[08/01/2007] Urbanistica

Toscana felix, Cecchi (Alt): superare il manicheismo

LIVORNO. Sul dibattito sul futuro modello Toscana, innescato dall’intervento di Morisi cui hanno risposto D’Angelis e Nencini, abbiamo chiesto una riflessione a Renato Cecchi, dell’Associazione Ambiente e Lavoro Toscana.

Cecchi, secondo lei qual è il modello Toscana del futuro?
«Agli inizi degli anni 80 questa discussione fu abbastanza presente e si svolse prevalentemente tra la giunta di allora, la Cgil e il gruppo dirigente dell’epoca nel Pci. Erano già fortemente presenti, in quegli anni, la crisi del settore industriale e l’area dei distretti attraversava una delle fasi ricorrenti di dibattito tra produzione e ambiente, erano gli anni della Farmoplant tanto per fare un esempio. Si tentò allora di affrontare il problema ponendo il tema della scelta tra prendere la via del turismo o mantenere una delle caratteristiche di fondo del sistema toscano che è stata, sin dal rinascimento, una società in equilibrio tra attività interne e di esportazione. Una discussione che confluì nel grosso convegno dell’Ires-Cgil intitolato “ Toscana che cambia”».

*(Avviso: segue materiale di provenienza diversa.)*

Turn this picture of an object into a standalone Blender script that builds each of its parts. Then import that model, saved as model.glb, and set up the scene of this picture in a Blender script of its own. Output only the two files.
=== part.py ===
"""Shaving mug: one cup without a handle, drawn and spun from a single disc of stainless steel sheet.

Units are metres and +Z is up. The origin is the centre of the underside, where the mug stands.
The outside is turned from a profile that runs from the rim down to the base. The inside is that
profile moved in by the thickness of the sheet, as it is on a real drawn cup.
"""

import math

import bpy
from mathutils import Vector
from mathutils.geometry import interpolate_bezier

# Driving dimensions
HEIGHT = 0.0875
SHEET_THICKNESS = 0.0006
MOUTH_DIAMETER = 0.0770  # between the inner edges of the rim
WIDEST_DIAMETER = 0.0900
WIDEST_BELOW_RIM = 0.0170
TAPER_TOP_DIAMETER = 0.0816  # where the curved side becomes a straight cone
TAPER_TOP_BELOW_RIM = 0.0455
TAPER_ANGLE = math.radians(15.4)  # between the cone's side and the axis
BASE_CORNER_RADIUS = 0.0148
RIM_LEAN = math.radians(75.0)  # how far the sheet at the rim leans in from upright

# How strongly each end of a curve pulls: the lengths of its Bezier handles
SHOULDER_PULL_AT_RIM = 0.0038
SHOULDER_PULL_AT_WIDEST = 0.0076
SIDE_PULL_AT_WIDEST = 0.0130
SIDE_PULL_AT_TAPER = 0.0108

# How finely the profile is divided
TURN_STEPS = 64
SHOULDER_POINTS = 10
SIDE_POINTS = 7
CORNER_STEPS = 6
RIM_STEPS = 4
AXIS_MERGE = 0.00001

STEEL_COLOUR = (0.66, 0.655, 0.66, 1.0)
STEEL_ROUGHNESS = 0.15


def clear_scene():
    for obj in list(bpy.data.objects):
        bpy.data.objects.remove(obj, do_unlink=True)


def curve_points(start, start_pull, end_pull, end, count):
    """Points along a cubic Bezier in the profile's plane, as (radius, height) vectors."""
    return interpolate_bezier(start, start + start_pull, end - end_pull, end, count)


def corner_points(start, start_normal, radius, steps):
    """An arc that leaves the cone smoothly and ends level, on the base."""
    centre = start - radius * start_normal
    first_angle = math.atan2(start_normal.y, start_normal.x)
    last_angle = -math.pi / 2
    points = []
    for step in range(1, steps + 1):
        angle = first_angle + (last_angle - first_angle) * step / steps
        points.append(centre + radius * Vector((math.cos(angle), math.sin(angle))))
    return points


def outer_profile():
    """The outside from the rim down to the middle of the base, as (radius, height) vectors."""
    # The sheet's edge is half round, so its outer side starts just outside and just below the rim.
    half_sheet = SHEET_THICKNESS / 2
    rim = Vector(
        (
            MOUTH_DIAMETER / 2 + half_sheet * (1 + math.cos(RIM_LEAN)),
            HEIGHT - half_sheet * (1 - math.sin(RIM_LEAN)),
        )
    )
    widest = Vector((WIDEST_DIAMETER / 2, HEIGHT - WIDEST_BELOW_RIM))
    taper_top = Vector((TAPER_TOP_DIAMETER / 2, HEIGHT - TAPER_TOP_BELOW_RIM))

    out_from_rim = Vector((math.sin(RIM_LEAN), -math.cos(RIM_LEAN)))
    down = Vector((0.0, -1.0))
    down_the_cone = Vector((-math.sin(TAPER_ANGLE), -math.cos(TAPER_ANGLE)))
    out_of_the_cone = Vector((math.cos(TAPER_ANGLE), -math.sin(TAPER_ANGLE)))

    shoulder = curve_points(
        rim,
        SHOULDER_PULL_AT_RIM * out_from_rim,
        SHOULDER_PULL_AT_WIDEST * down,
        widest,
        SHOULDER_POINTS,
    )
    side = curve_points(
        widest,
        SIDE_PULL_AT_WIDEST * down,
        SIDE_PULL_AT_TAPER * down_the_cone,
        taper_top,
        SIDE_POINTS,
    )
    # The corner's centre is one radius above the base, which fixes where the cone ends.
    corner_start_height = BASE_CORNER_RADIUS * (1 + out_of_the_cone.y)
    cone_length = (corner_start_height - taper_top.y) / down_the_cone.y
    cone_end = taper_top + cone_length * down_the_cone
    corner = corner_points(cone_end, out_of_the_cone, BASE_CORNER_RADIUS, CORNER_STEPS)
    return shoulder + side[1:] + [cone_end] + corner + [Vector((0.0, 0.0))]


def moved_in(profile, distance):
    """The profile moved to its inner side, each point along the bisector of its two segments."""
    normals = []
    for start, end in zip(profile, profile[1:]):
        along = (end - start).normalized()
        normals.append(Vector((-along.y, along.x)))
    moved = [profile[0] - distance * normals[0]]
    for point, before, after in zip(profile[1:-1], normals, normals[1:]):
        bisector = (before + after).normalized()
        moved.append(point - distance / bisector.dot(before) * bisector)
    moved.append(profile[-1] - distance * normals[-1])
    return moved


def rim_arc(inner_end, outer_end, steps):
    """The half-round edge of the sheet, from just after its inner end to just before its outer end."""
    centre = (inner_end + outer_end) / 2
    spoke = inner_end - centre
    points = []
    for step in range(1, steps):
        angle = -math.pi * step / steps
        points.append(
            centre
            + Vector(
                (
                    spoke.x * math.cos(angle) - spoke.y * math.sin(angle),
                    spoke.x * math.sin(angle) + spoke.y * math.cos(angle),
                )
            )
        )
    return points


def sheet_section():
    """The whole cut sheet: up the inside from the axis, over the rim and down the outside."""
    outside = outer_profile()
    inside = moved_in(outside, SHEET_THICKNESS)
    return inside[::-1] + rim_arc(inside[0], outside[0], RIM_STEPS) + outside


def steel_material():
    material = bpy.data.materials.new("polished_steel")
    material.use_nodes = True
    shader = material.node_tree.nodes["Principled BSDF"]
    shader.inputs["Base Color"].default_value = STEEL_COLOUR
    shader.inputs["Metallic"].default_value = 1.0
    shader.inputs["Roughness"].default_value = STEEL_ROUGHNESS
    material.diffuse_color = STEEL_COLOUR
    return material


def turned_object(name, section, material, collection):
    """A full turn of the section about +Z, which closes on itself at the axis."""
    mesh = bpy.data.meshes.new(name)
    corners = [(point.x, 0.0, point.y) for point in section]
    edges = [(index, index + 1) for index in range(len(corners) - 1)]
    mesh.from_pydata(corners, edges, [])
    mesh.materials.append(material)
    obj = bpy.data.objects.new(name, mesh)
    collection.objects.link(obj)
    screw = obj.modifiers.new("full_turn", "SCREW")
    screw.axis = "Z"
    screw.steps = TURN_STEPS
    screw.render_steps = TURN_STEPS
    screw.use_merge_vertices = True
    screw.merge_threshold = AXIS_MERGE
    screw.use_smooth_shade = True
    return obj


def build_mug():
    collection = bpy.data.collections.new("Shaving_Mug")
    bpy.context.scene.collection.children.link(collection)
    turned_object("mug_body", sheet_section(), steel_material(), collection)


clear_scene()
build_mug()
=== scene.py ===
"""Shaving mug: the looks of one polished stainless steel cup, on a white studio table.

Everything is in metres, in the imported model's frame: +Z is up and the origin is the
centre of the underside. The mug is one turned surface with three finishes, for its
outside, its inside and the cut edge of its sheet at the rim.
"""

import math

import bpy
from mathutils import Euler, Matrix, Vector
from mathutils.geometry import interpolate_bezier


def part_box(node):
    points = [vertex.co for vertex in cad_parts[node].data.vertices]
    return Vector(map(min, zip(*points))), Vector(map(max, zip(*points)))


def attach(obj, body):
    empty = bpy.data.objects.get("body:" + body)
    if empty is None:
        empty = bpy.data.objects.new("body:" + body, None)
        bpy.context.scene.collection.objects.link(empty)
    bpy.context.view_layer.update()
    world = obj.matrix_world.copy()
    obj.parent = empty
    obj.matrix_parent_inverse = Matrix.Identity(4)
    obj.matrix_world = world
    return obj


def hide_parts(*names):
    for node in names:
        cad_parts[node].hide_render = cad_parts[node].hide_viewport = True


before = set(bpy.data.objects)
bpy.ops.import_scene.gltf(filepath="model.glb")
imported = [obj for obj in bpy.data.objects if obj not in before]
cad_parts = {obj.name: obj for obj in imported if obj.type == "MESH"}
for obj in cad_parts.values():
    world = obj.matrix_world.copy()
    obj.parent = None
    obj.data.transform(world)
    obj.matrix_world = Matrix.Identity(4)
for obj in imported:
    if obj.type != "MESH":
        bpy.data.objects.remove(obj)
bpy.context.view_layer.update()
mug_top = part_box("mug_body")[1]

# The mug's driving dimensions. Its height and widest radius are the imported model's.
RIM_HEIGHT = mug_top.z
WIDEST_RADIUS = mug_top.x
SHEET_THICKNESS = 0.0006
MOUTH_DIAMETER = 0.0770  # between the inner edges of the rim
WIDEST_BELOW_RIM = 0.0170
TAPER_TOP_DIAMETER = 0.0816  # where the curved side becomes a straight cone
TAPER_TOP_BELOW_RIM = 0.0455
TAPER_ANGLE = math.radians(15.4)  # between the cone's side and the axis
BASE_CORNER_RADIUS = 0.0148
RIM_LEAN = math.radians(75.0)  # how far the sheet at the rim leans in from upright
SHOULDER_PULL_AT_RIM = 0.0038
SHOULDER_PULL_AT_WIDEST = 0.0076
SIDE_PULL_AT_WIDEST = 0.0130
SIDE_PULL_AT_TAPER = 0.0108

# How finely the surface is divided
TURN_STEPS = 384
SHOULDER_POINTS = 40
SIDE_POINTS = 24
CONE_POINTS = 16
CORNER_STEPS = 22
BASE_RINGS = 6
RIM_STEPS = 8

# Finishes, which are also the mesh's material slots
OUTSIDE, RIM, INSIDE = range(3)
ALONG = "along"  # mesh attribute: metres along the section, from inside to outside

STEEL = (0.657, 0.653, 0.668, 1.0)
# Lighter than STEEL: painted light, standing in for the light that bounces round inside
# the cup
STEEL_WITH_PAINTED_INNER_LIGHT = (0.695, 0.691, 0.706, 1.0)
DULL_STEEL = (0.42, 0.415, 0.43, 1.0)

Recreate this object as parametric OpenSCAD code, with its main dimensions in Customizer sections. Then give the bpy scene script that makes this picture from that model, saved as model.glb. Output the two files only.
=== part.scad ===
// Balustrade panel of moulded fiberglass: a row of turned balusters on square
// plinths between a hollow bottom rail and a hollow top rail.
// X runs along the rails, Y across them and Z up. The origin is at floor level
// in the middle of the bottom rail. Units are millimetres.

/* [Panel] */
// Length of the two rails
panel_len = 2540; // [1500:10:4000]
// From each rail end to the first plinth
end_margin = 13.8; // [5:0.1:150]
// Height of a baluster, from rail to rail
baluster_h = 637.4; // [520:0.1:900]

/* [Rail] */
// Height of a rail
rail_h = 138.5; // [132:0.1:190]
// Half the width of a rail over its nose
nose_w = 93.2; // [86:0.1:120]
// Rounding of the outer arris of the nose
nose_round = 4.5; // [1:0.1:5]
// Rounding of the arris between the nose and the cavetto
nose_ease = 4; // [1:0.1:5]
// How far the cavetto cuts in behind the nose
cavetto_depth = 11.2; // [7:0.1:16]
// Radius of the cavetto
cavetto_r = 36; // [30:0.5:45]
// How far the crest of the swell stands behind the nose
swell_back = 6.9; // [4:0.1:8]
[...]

E quale fu la sintesi di quel dibattito?
«Il dibattito non si risolse anche perché ci fu in quegli anni, eravamo alla seconda metà degli anni 80, la corsa matta all’arricchimento a forza. E quegli anni ci hanno consegnato un sistema Toscano con questioni del tutto irrisolte».

Ma secondo lei quale deve essere la strada?
«La domanda torna ad essere questa: lavoriamo per un attività interna o per l’esportazione? E cosa vuol dire oggi la seconda domanda? Vuol dire stringere contatti con la ricerca, con il mondo dei saperi, vuol dire avere conoscenza del mondo e delle sue caratteristiche sociali e culturali. Tutte cose che l’industria manifatturiera certo, oggi, non ha, e in particolare non sono in grado di averle i nostri distretti».

Una attività produttiva legata alla società della conoscenza richiede livelli di ricerca e delle integrazioni delle politiche che non solo non ha la Toscana ma non ce l’ha nemmeno il paese.

C’è chi ha scelto di sviluppare qua la testa e di cercare altrove le braccia
«Pensare ad una industria che sviluppa la testa da una parte e le braccia dall’altra diventa un industria acefala, perde quell’importante humus culturale che un tempo ha dato un fondamentale contributo anche per poter sviluppare la conoscenza di fondo. È una storia che dura poco anche perché cominceranno anche dalle altre parti del mondo a fare rivendicazioni salariali e quindi il vantaggio del basso costo della manodopera e dell’assenza delle garanzie e dei diritti sul lavoro verranno meno».

Quindi lei crede che sia necessario reimpostare anche politiche industriali per garantire un modello Toscano del futuro?
«Io credo che porre il problema tra la scelta di fare solo turismo e trasformare la Toscana in un giardino per il resto del mondo o fare altro sia quasi una farsa. Tra l’altro puntare solo sul turismo significherebbe non riuscire a dare lavoro a sufficienza rispetto all’attuale domanda di occupazione. E poi c’è da valutare quanto sarebbe sostenibile dal punto di vista ambientale una economia basata solo sul turismo. Sono leggende metropolitane. Porsi l’obiettivo di passare da una società insostenibile come l’attuale ad una sostenibile, non è possibile senza l’esportazione».

«Inoltre - prosegue - siamo in piena globalizzazione e dalla globalizzazione non si scappa, ci puoi stare però mantenendo alcune delle nostre caratteristiche fondamentali che devono necessariamente essere trasformate. La trasformazione da una regione insostenibile a una sostenibile è importante anche per ottenere una società civile, anzi è propedeutica alla sua esistenza. Il declino del settore produttivo implica anche un degrado del tessuto sociale. E con il declino che abbiamo avuto, ci sono adesso problemi di tenuta sul piano territoriale. Ma per impostare un nuovo modello toscano, bisogna uscire da un dialogo impostato su scelte che sono o tutte spostate dalla parte del turismo o tutte volte al rilancio industriale, altrimenti non si va da nessuna parte».